Strangely, Robert and I also experienced our first night "out" tonight. After Robert got off work, and after I left the support group meeting, we met up with our friends and went to the opening of an Off-Broadway show and after-party. It was great fun, but at some point we were talking to a woman whom we would have normally found eccentric and interesting in a New York sort of way, and found that we both wanted to interrupt and tell her about our loss in order to explain our complete lack of interest in what she was saying. We have been amazingly on the same page with all of that has happened. At least we can be thankful that our experience has strengthened our relationship, as opposed to tearing us apart as we understand happens to many couples after a loss such as ours.
How strange it was to be dancing, laughing, and having fun at a time like this. What a different life than what I thought I would be leading at this particular moment. I found myself dancing with a handsome young man, probably gay, and only a few years younger than me. To my surprise, my feelings toward him were more maternal than anything else. Even this experience, although very outside our recent experiences of grief, reminded me of Julian. It made me recall wondering how I would react if Julian were gay. Robert and I always agreed 100% that we would absolutely love him unconditionally, attend PFLAG meetings, and whatever else it took to support our son. We would be his biggest fans, no matter what course his life took.

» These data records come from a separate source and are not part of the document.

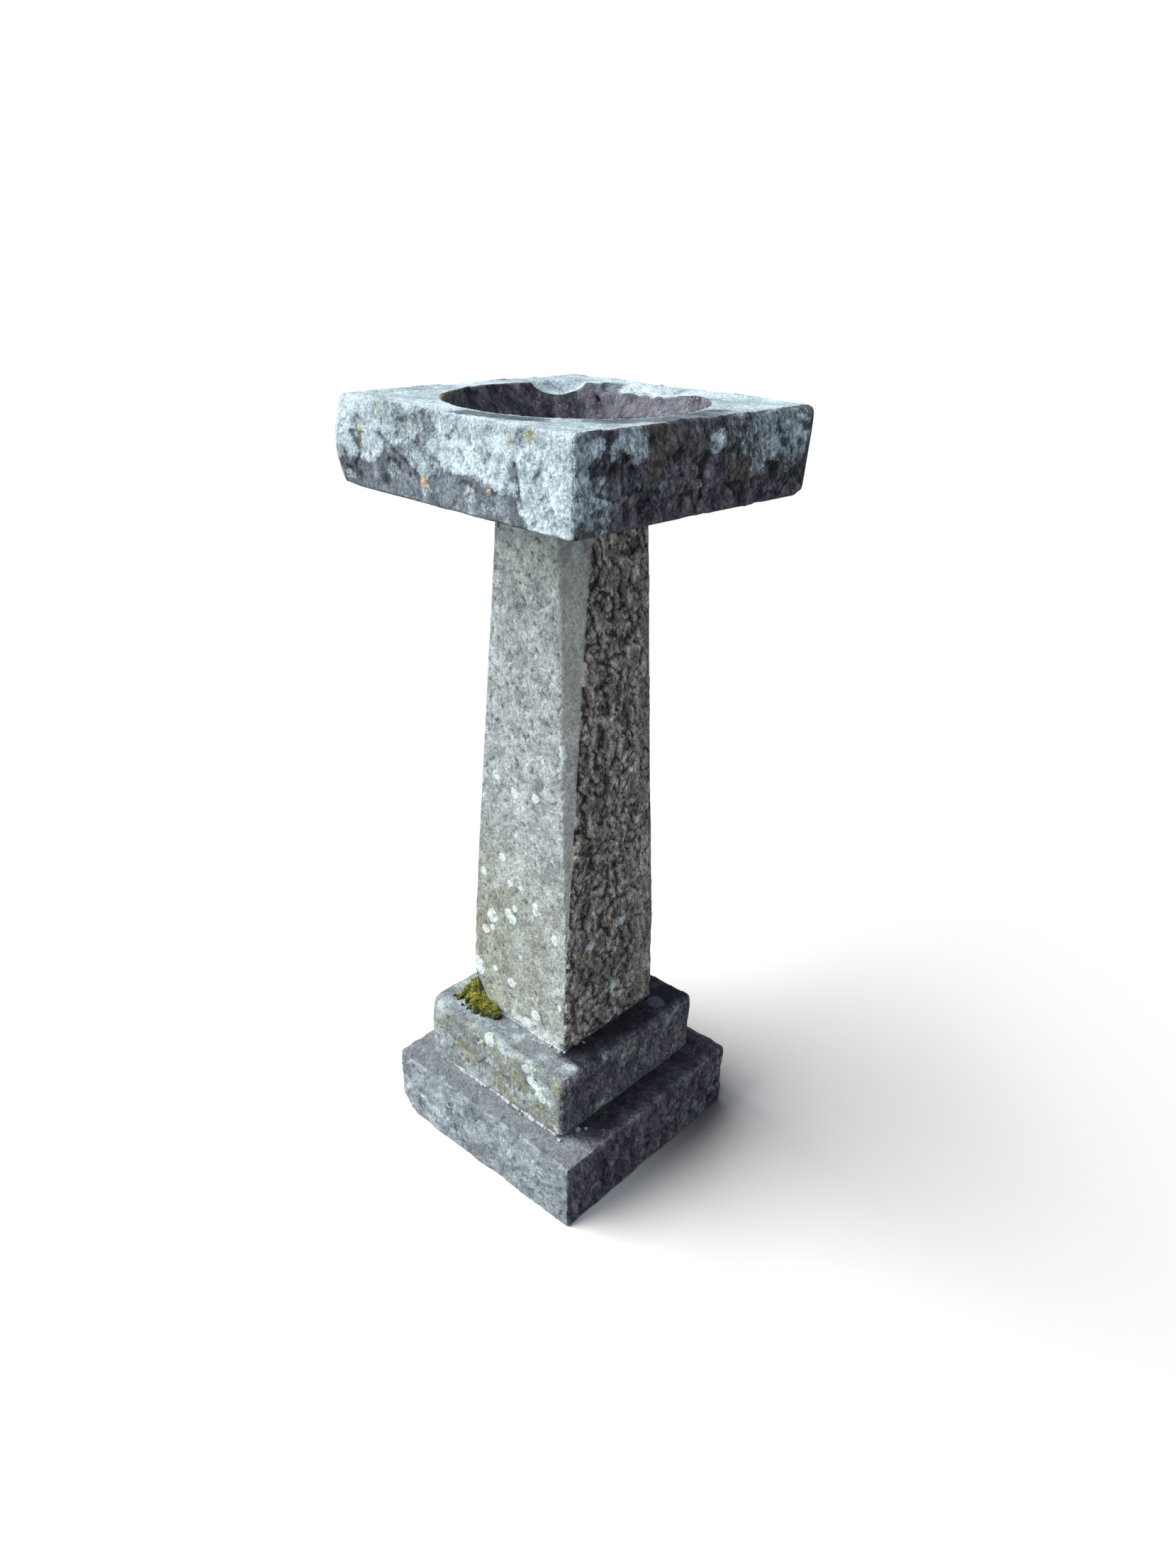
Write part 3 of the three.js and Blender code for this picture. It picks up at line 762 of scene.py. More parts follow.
class BasinFaces(Faces):
    """The basin's points, with its larger wear already taken off them. u and w run from -1 to
    1 along X and Y, and v from 0 to 1 up. polar is the angle in degrees about the bowl's
    middle, away the distance from it, and beyond the distance outside the rim."""

    def __init__(self, stone):
        super().__init__(stone, basin_sheet(stone))
        x, y, z, height = self.x, self.y, self.z, stone.height
        self.u, self.w, self.v = x / stone.half[0], y / stone.half[1], z / height
        self.side, self.top, self.bowl = (self.part(name) for name in ("side", "top", "bowl"))

        # the (+X +Y) corner is drawn out, so the stone is not quite square, and worn at its ends
        worn_ends = 0.75 * np.exp((z - height) / 4) + 0.35 * np.exp(-z / 4)
        drawn = 7.5 * step((self.u + self.w) / 2, 0.25, 1.0) * (1 - worn_ends)
        self.base[..., :2] += drawn[..., None]
        self.away = np.hypot(x - BOWL["centre"][0], y - BOWL["centre"][1])
        self.polar = np.degrees(np.arctan2(y - BOWL["centre"][1], x - BOWL["centre"][0]))
        self.beyond = self.away - rim_radius(np.radians(self.polar))
        self.sunk = self.wear_rim()
        self.normals = normals_of(self.base)
        self.pecks = step(noise(self.base @ SLANT, 6.5, 26, (1, 1, 1.8)), 0.3, 0.7)

    def wear_rim(self):
        """Wears a notch through the rim at the back corner, spalls the rim beside it, and
        gives where the surface has sunk."""
        z, base, height = self.z, self.base, self.stone.height
        bite = (self.polar - 143.5) / 13 + 0.12 * noise(base, 16, 41)
        notch = 14.5 * np.clip(1 - bite**2, 0, 1) ** 0.8 * (1 - step(self.beyond, 4, 30))
        slope = (1 - step(self.beyond, -4, 32)) * (1 + 0.25 * noise(base, 14, 43))
        from_side = step(self.polar + 3 * noise(base, 25, 42), 60, 96)
        worn = 11 * slope * from_side * (1 - step(self.polar, 121, 124.5))
        lowered = np.minimum(z, height - np.maximum(notch, worn))
        sunk = step(z - lowered, 0.2, 2.0) * (z > height / 2)
        base[..., 2] = np.where(z > height / 2, lowered, z)
        return sunk

    def front_relief(self, slabs, chips):
        """Pecked, with a flake lower than the rest along a slanting scarp, and a groove."""
        u, v, base = self.u, self.v, self.base
        scarp = step(v - 0.30 + (u + 0.22) * 0.95 + 0.02 * noise(base, 12, 44), -0.015, 0.015)
        scarp = (1 - scarp) * step(u, -0.66, -0.58) * (1 - step(u, -0.26, -0.18))
        from_groove = (u - 0.56 - 0.115 * (0.66 - v)) * self.stone.half[0]
        groove = bell(from_groove, 0, 2.2) * step(v, 0.1, 0.25) * (1 - step(v, 0.6, 0.72))
        relief = 1.1 * slabs + 0.45 * chips + 1.1 * fractal(base, 28, 27, 3) - 0.7 * self.pecks
        return relief - 2.0 * scarp - 1.6 * groove

    def cleft_relief(self, slabs, chips):
        """Split rather than cut, with a ledge low down, a shelf at one end and a crack."""
        w, v, base = self.w, self.v, self.base
        relief = 2.9 * slabs + 1.0 * chips + 1.2 * fractal(base, 24, 28, 3, (1, 1, 2.2))
        ledge = step(v - 0.29 - 0.06 * noise(base, 30, 29), -0.02, 0.03)
        shelf = step(w - 0.3 * v, -0.97, -0.93) * (1 - step(v, 0.6, 0.75))
        crack = np.abs(w - 0.66 - 0.6 * v) * self.stone.half[1] / 2.5 + 0.4 * noise(base, 10, 30)
        crack = (1 - step(crack, 0.3, 1.3)) * (1 - step(v, 0.28, 0.36))
        return relief + 1.6 * ledge - 1.8 * shelf - 2.5 * crack

    def relief(self):
        base, side, top, bowl, edge = self.base, self.side, self.top, self.bowl, self.edge
        slabs, _ = facets(bent(base, 9, 40, 22), 44, 23, (1, 1, 0.8))
        chips, _ = facets(bent(base, 3, 12, 24), 13, 25, (1, 1, 1.5))
        cleft = self.cleft_relief(slabs, chips)
        front = self.front_relief(slabs, chips)
        sides = self.front * front + (self.right + 0.9 * self.back) * cleft
        sides = sides + self.left * (0.6 * cleft + 0.3 * chips)
        top_relief = 0.7 * fractal(base, 42, 31, 3, (1.5, 1.5, 1)) - 0.4 * self.pecks
        bowl_relief = 0.9 * fractal(base, 46, 32, 3) + 0.5 * chips - 0.5 * self.pecks
        relief = levelled(sides, side, edge) * side + top * top_relief + bowl * bowl_relief
        chipped = np.exp(-edge / 6) * step(fractal(base, 24, 33, 2), 0.1, 0.8)
        relief = relief - side * 1.6 * chipped - top * 1.4 * chipped

        # the (-X -Y) corner swells below its top, and the (+X +Y) corner leans in downwards
        front_left = step((-self.u - self.w) / 2, 0.88, 1.0) * side
        back_right = step((self.u + self.w) / 2, 0.93, 0.99)
        relief = relief * (1 - 0.9 * back_right)
        swell = 11 * np.sin(math.pi * np.clip(self.v, 0, 1)) ** 0.8 - 2.5
        relief = relief + front_left * swell
        relief = relief - back_right * side * 6 * (1 - self.v)

        # a pit in the bowl's wall below the notch, and a calm place for the drain
        drop = self.z - self.stone.height + 18
        pit = np.hypot((self.polar - 124) * 2.8 / 2.6 - drop / 5, drop / 4)
        relief = relief - bowl * 3.5 * (1 - step(pit, 0.5, 1.4))
        return relief * (step(self.away, 36, 60) * bowl + side + top)

    def towards(self, bearing):
        """From -1 to 1, how nearly each point lies at a bearing in degrees from the bowl's
        middle."""
        return np.cos(np.radians(self.polar - bearing))

    def crust(self, streak, shoulder, right_crust):
        """How thick the lichen is: on the four sides, the top, and where the rim has sunk."""
        crust = self.side * self.front * basin_front_crust(self.u, self.v, self.base)
        shaded = self.right * right_crust + self.back * (0.45 + 0.3 * streak)
        crust = crust + self.side * (shaded + self.left * (0.75 + 0.3 * streak))
        facing_near = step(self.towards(-72), 0.93, 0.99) + step(self.towards(-10), 0.8, 0.95)
        top = 1.0 + 0.4 * streak - 1.3 * bell(self.beyond, 22, 17) * facing_near
        top = top + 0.3 * bell(self.beyond, 5, 5)
        crust = crust + self.top * top * (1 - 0.8 * shoulder * self.sunk)
        sunk = self.bowl * self.sunk * (0.95 - 0.8 * shoulder + 0.2 * streak)
        return crust + sunk * step(self.beyond, -14, -2)

    def fields(self, relief):
        base, side, bowl, sunk = self.base, self.side, self.bowl, self.sunk
        polar, z, height = self.polar, self.z, self.stone.height
        streak = fractal(base, 44, 57, 3, (1.6, 1.6, 1))
        shoulder = step(polar, 112, 116) * step(126 - polar, 0, 3)
        right_crust, brown = basin_right_growth(self.w, self.v, base)
        # painted shade: the sides turned from the light, and most of the back, go dark, partly with
        # their own darker growth
        lee = step(self.normals[..., 0], 0.15, 0.6) + 0.8 * self.back + 0.2 * self.left
        # painted shadow in the bowl: outside a lit stretch of wall at the back, from about 86 to
        # 134 degrees, the bowl is darkened; below the worn rim it is a little dark all over as well
        shade = step(polar + 0.17 * (height - z), 134, 139) + 1 - step(polar, 58, 86)
        shade_tone = 0.38 + 0.62 * shade + 0.4 * fractal(base, 16, 59, 3, (1, 1, 2.5))
        slimy = bowl * 0.9 * bell(polar, -140, 22) * step(z, height - 16, height)
        washed = step(-self.beyond - 3 * step(self.towards(20), 0.5, 0.9), 1, 4)
        return {
            "cavity": cavity_field(relief, 1.6, np.where(bowl > 0, 50.0, self.edge)),
            "dark": side * np.clip(lee, 0, 1) + bowl * (1 - sunk) * shade_tone,
            "crust": self.crust(streak, shoulder, right_crust),
            "algae": slimy + side * 0.3 * self.right * (1 - step(self.w, -0.9, -0.6)),
            "bare": bowl * np.maximum(1 - sunk, shoulder) * washed,
            "brown": brown * side * self.right + 0.3 * streak * self.back,
            **basin_spots(self.stone, base),
        }


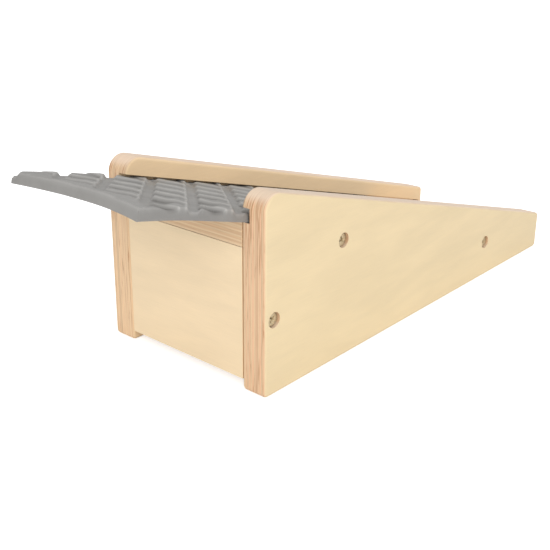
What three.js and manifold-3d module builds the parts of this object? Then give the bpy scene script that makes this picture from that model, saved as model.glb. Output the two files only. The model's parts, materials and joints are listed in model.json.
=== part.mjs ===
// Slant board for one foot: a plywood wedge with a rubber relief mat on its sloping deck.
//
// Two side panels stand on the floor. An end panel closes the high end between them, and the
// deck slopes down from it to the floor. Each side panel has a groove along its inner face,
// just above the deck, and the mat's long edges run in these two grooves. Six wood screws hold
// the panels, sunk below the outer faces.
//
// Millimetres, +Z up, floor at Z = 0. +X runs downhill from the high end to the low end, and
// Y = 0 is the middle of the board. The origin lies on the floor, halfway along the board with
// its mat drawn out. The shapes are drawn in the board's own frame, where X = 0 is the high end.

import * as THREE from 'three';
import { mergeVertices } from 'three/addons/utils/BufferGeometryUtils.js';
import Module from 'manifold-3d';

const wasm = await Module();
wasm.setup();

// Driving dimensions.

const BOARD_LENGTH = 360;
const BOARD_WIDTH = 137;
const HIGH_END_HEIGHT = 129.5; // top line of a side panel, carried on to the high end face
const LOW_END_HEIGHT = 30.5; // the same line at the low end face

const SIDE_THICKNESS = 18;
const PANEL_THICKNESS = 15; // deck and end panel
const JOINT_GAP = 0.3; // between pieces that bear on each other
const EDGE_ROUND = 2.2; // round along every edge of a side panel
const TOE_CORNER = 11; // side panel outline, upper corner at the high end
const SMALL_CORNER = 3.6; // its other corners

const LIP_HEIGHT = 12.8; // wood left above the groove, measured upright
const GROOVE_HEIGHT = 8.5; // square to the slope
const GROOVE_DEPTH = 6.3;
const GROOVE_END_WALL = 5; // wood left between the groove and the low end face

const END_PANEL_SETBACK = 0.8; // behind the side panels' high end faces
const END_PANEL_CLEARANCE = 7.2; // above the floor
const DECK_CLEARANCE = 1.5; // above the floor, where the deck is planed flat at the low end

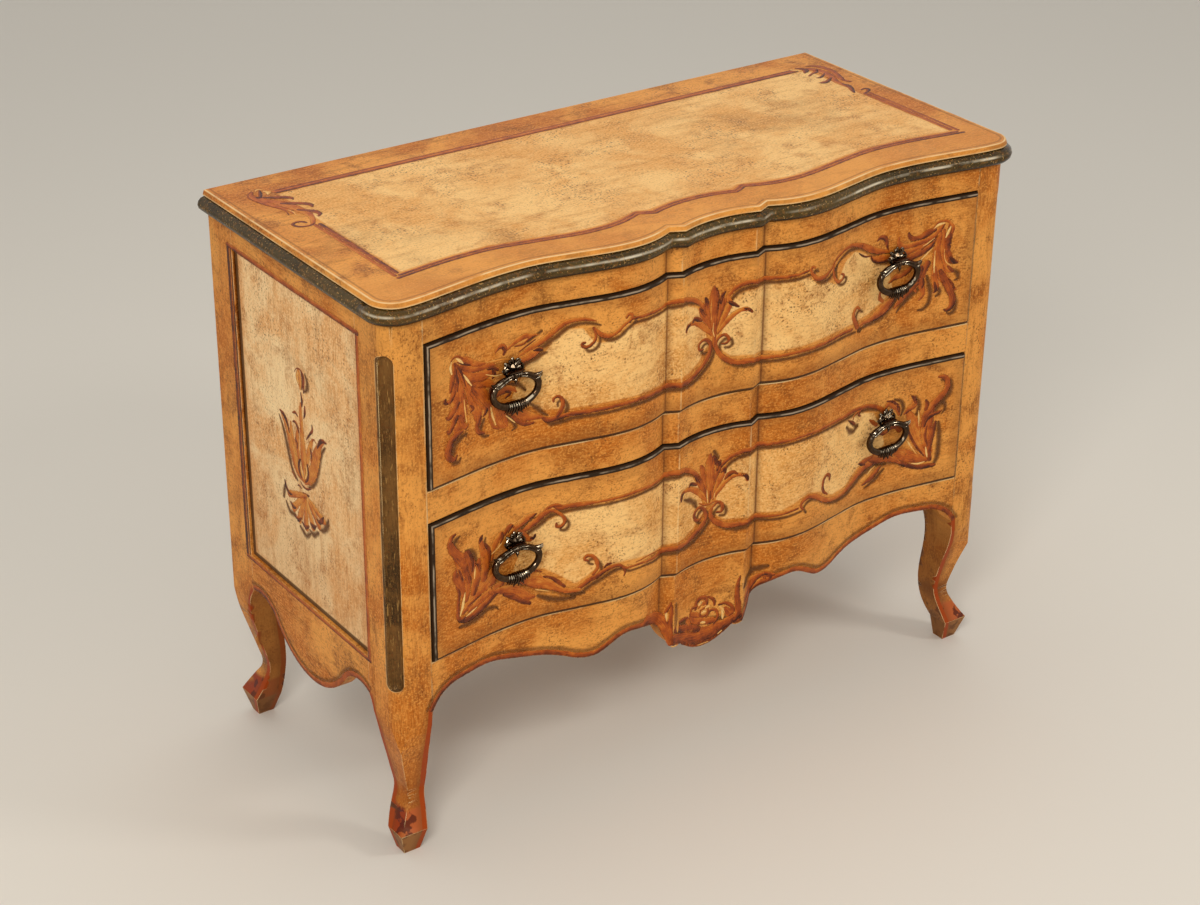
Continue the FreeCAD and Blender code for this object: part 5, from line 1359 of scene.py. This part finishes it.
def post_paint(name, side_edge, way):
    """Posts and legs: dark flute, red line down the inner edges, rubbed toe, painted shade on the inner
    faces, and a painted highlight and shade line along the inner edge by the drawers.
    """
    paint = Paint(name, ALONG_Z)
    t = paint.t
    normal = t.parts(t.normal())
    outward = t.times(normal[0], t.math("SIGN", paint.x))
    side_face = t.ramp(outward, 0.45, 0.7)
    front_face = t.ramp(t.times(normal[1], -1.0), 0.35, 0.6)
    paint.lay(colour(150, 78, 26), t.ramp(paint.cloud(9.0, 4, 0.6), 0.35, 0.7), 0.7,
              t.ramp(paint.z, 250.0, 60.0))
    paint.lay(colour(100, 54, 20), paint.broken(16.0, -0.05, 0.3),
              paint.band(paint.z, 96.0, 20.0, 26.0), 0.7)
    toe = t.ramp(t.plus(paint.z, paint.wobble(50.0, 5.0)), 74.0, 66.0)
    paint.lay(colour(146, 54, 18), toe, side_face)
    paint.lay(colour(178, 90, 46), toe, front_face)
    paint.lay(colour(76, 22, 14), paint.broken(46.0, 0.12, 0.2), toe, 0.85)
    sole = t.ramp(paint.z, SOLE_Z + 2.0, SOLE_Z)
    paint.lay(colour(150, 100, 52), sole)
    paint.lay(colour(110, 66, 30), paint.broken(60.0, 0.0, 0.25), sole)
    # Along the posts' inner edge by the drawers: a painted highlight on the left post and a painted
    # shade line in brown on the right, broken like rubbed paint.
    rubbed = t.times(paint.band(paint.away, POST_INNER_X + 1.2, 1.0), front_face,
                     t.ramp(paint.z, 318.0, 330.0), paint.broken(18.0, -0.3, 0.2))
    lit_left = t.ramp(paint.x, 10.0, -10.0)
    paint.lay(WORN_CREAM, rubbed, lit_left, 0.45)
    paint.lay(colour(104, 58, 22), rubbed, t.sloped(lit_left, -0.6, 0.6))
    shake = paint.wobble(40.0, 1.2)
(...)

Needless to say, it takes a little creativity to parent a child who is no longer living, but this blog is my response to those who question Julian's impact on our lives or how we can go on. We go on because we must, and because Julian would have wanted it that way. We go on living and loving Julian in the only way we can--by finding comfort and meaning in the everyday and the mundane, by standing up for what we believe, and by loving each other.